GOLDEN Hard MSA Topcoat, on the other hand, didn’t do quite as well as its more flexible sister product. Hard MSA Topcoat developed an overall craquelure patterning, which is precisely why we moved away from recommending this product for exterior projects. The crackle doesn’t show any “cupping” or delamination yet, but it certainly doesn’t bode confidence in its durability and protective level as an exterior mural topcoat. It is still a great product for interior projects, but outside it succumbed to merciless Mother Nature.

100% acrylic masonry sealer as a topcoat doesn’t provide sufficient protection for an exterior mural. The surface wears away and may crack over certain colors.

The 100% Waterbased Acrylic Masonry Sealer used as a topcoat performed decently, but it certainly didn’t provide the level of protection of the MSA Varnish or automotive urethane. Products with a limited budget may use a product like this in lieu of the MSA Varnish, but the mural will pay the price soon enough. In three years of exposure testing, a coating like this doesn’t offer much protection and a better topcoat would be recommended to avoid early failure of an otherwise soundly constructed mural. Interestingly, various paints responded differently, with some dulling and uneven sheen of the topcoat surface. Even a crackle pattern emerged over the Burnt Umber paint on the panels. This acrylic product may be better than nothing at all on the mural, but ideally, a better product should be applied in the very near future unless the mural is meant to have a temporary lifespan.


M.D.O. and Aluminum are excellent choices for an exterior mural, and even direct to masonry walls is fine when an appropriate primer is used to prepare it for painting. The MSA Varnish (regular and Mural Formula) still remains our top recommendation, but if you have the ability to have your mural panel professionally cleared by a local car painting shop, it’s worth the effort. This is an ongoing test that helps validate why we must be constantly testing and re-evaluating our recommendations and products. In just 3 short years, some of these test panels are ready for the GOLDEN Testing Graveyard, and some are heading back outside. As new types of materials become viable options for the muralist, we will test them accordingly. If you have an upcoming project and would like to use less common materials, please contact one of our Material & Application Specialists at 800-959-6543 or so we can offer advice to improve your chances of creating a long-lasting exterior mural.

Primers used in Testing:

Cited References:

  1. Q-Lab Exposure Testing Parameters for Exterior Evaluation:
  2. Medium Density Overlay Plywood (M.D.O.)
  3. Rustoleum Exterior Enamel Aluminum Pigmented:
  4. Hardie Board Cement & Fiber Siding Panels:
  5. Pellon 910 Featherweight Sew-In Non-Woven Fabric:
  6. GOLDEN Regular Gel:
  7. Honeycomb Aluminum Panels:

6 Responses to Mural Panel Testing Results

  1. Kenneth Freed January 24, 2020 at 7:36 am #

    I did a mural on marine grade plywood, facing south in Michigan. Used several sanded Golden gesso layers on front, back and sides. Mural subject to extreme heat, cold, rain and snow. It was up for 10 years. Golden acrylic paint used. Several top coats of Golden MSA varnish gloss. There was no sign of loss of structural integrity to the substrate. There were four 4’x8’ panels. Mounted to brick wall. Used full palette of golden colors. Should have been try too coated with varnish every couple years, but was only top coated once. Chief problem was fading and chalking where top coat got thin or worn. Panels were removed after 10 years, damaged and faded areas repainted, new top coat and transferred mural inside a building. Looks like new. Not all areas needed to be repainted.

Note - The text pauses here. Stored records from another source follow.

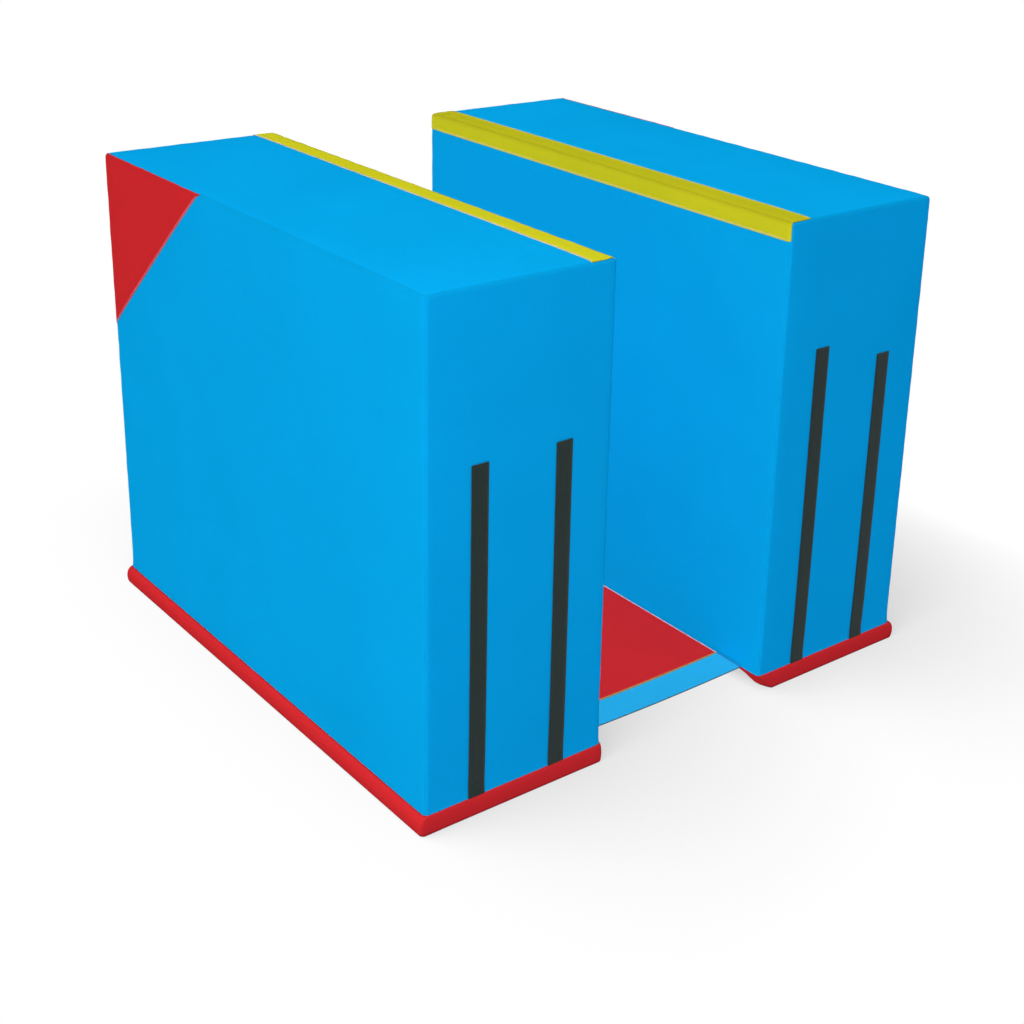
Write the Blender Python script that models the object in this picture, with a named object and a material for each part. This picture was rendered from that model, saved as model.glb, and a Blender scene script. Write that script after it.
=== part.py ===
"""A pair of tall foam gymnastics blocks, joined near the floor by a fabric flap.

Each block is a laminated foam core in a sewn cover of coated fabric, standing in a red base
cover whose firm pad bulges out as a rim. The two blocks mirror each other across the channel.
Units are metres, +Z is up, and the origin is on the floor midway between the blocks.
"""

import math
from collections import namedtuple

import bmesh
import bpy
from mathutils import Vector

# Overall sizes of the blocks and of the channel between them
BLOCK_WIDTH = 0.400
BLOCK_LENGTH = 1.200
BLOCK_HEIGHT = 1.000
BLOCK_GAP = 0.420

# Sewn cover: rounded edges, and a foot that flares out to meet the rim
EDGE_RADIUS = 0.018
COVER_THICKNESS = 0.002
FLARE = 0.003
FLARE_HEIGHT = 0.020

# Red base cover with its bulging rim
RIM_HEIGHT = 0.039
RIM_BULGE = 0.014
RIM_FOOT = 0.008
RIM_WIDEST_AT = 0.018
RIM_CORNER = 0.008
# Share of the bulge that is left beside the channel, where the flap pulls the rim flat
RIM_INNER_SHARE = 0.15
BASE_THICKNESS = 0.002

# Foam slabs, with the upper one taking the height that is left
LOWER_SLAB_HEIGHT = 0.320
MIDDLE_SLAB_HEIGHT = 0.320

# Yellow stripe folded over the inner top edge
STRIPE_ON_TOP = 0.050
STRIPE_ON_SIDE = 0.050
STRIPE_THICKNESS = 0.001

# Red triangular patch in the outer face's top rear corner
PATCH_ALONG_TOP = 0.430
PATCH_DOWN_EDGE = 0.380
PATCH_THICKNESS = 0.001

# Hook-and-loop strips on both end faces, up from the seam above the rim
STRIP_WIDTH = 0.035
STRIP_LENGTH = 0.650
# One strip is longer than the others
LONG_STRIP = "right_front_strip_inner"
LONG_STRIP_LENGTH = 0.695
STRIP_SPACING = 0.180
STRIP_THICKNESS = 0.002

# Zip in the rear end face
ZIP_SLOT_WIDTH = 0.014
ZIP_SLOT_ABOVE_RIM = 0.050
ZIP_SLOT_BELOW_TOP = 0.061
TAPE_WIDTH = 0.016
TAPE_THICKNESS = 0.0008
TAPE_SPLIT = 0.001
TAPE_OVERRUN = 0.006
TEETH_WIDTH = 0.008
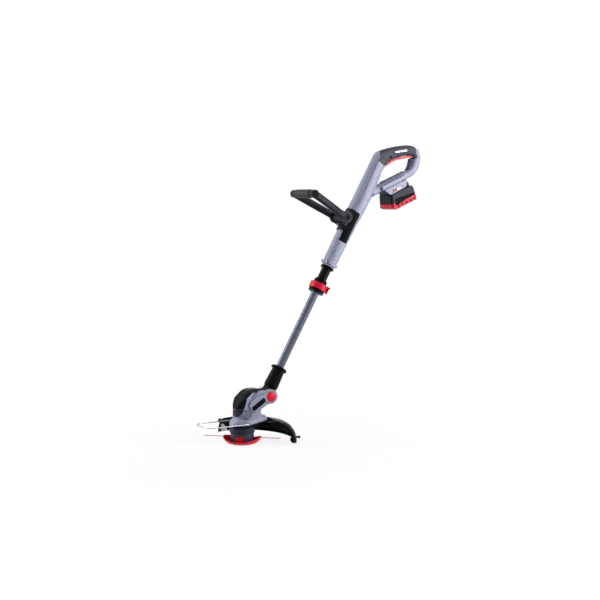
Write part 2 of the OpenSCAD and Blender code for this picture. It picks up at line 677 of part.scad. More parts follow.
bearing_r = 8;
module motor_can() color(steel) difference() {
    union() {
        translate([0, 0, motor_lo]) cylinder(r = motor_r, h = motor_len);
        translate([0, 0, motor_lo - 4]) cylinder(r = 9.5, h = motor_len + 7);
    }
    translate([0, 0, motor_lo - 5]) cylinder(r = bearing_r, h = 7);
    translate([0, 0, motor_lo + motor_len - 4]) cylinder(r = bearing_r, h = 7);
    cylinder(r = 3.2, h = 400);
    for (a = [0:60:300]) rotate(a) translate([motor_r - 5, -3, motor_lo + motor_len - 2]) cube([9, 6, 5]);
}
module motor_bearings() color(steel) for (z = [motor_lo - 4, motor_lo + motor_len - 4])
    translate([0, 0, z]) tube(bearing_r - 0.02, shaft_r + fit_gap, 5);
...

    • Michael Townsend January 27, 2020 at 9:58 am #

      Hello, Kenneth.
      Thank you so very much for providing your personal experience with using our products on a mural. The testing we did for this article was pretty aggressive, both in the angle of the test panel fences, and the sets that were primed, edge/back sealed, and painted without applying an isolation coat or varnish/topcoat. We knew by doing this method, we would learn what materials and products are likely to fail sooner than those using more stable surfaces. From your account, it sounds as though the recoating after 3+ years with additional MSA Varnish layers would have helped out, which is our experience as well. Still, 10 years in that brutal Michigan weather is a test for ANY system!
      We encourage anyone that has created a mural and has been able to revisit it over the years to let us know how things are going. We are all always learning and can always improve the process for future exterior applications.
      – Mike Townsend

  2. Selena January 24, 2020 at 9:36 am #

    I have found the Pellon to be a great substrate for collage (soft gel is the adhesive). I do wonder about the long term changes – the collages “stiffen” considerably over time, unmounted, as your example was.

    • Michael Townsend January 27, 2020 at 9:51 am #

      Hello, Selena.
      Thank you for comments and questions. When we prepared a roll of Pellon with 100% acrylic housepaint, then painted the color bars with Heavy Body Acrylics, the roll was stiff but still flexible without any signs of cracking. Much like woven fabrics such as cotton duck canvas, coated non-woven fabrics will retain a memory of the shape that they are in as they dry. I would assume that as long as you allow them to dry — such as stapled over a panel or table surface, directly over 4 mil thick poly plastic sheeting — the primed/cured pieces will be stiff but still flexible. I found them very easy to cut into shapes and easy to attach to the panels using Soft Gel. As long as the primers and paints are acrylic-based, they should not continue to stiffen because acrylics are relatively inert when fully dry and do not become increasing brittle as an oil-based coating does.
      – Mike Townsend

  3. Kathleen Veronesi February 14, 2020 at 3:39 pm #

    Wow. Acrylics have become so exciting! I’ve been watching some of your videos which are so well explained.

    Perhaps you haven’t seen my reply and question which asks if you do workshops as well?

    I find that by seeing and actually participating in a new technique it sticks better.


    Kathleen Veronesi

    • Michael Townsend February 28, 2020 at 4:25 pm #

      Hello Kathleen.
      Thank you for your kind words!
      We do offer classes from time to time, but none on mural painting at this time.
      We are available for help, and if you want to come up and visit, we can take some time to review and questions you may have, and play with paint!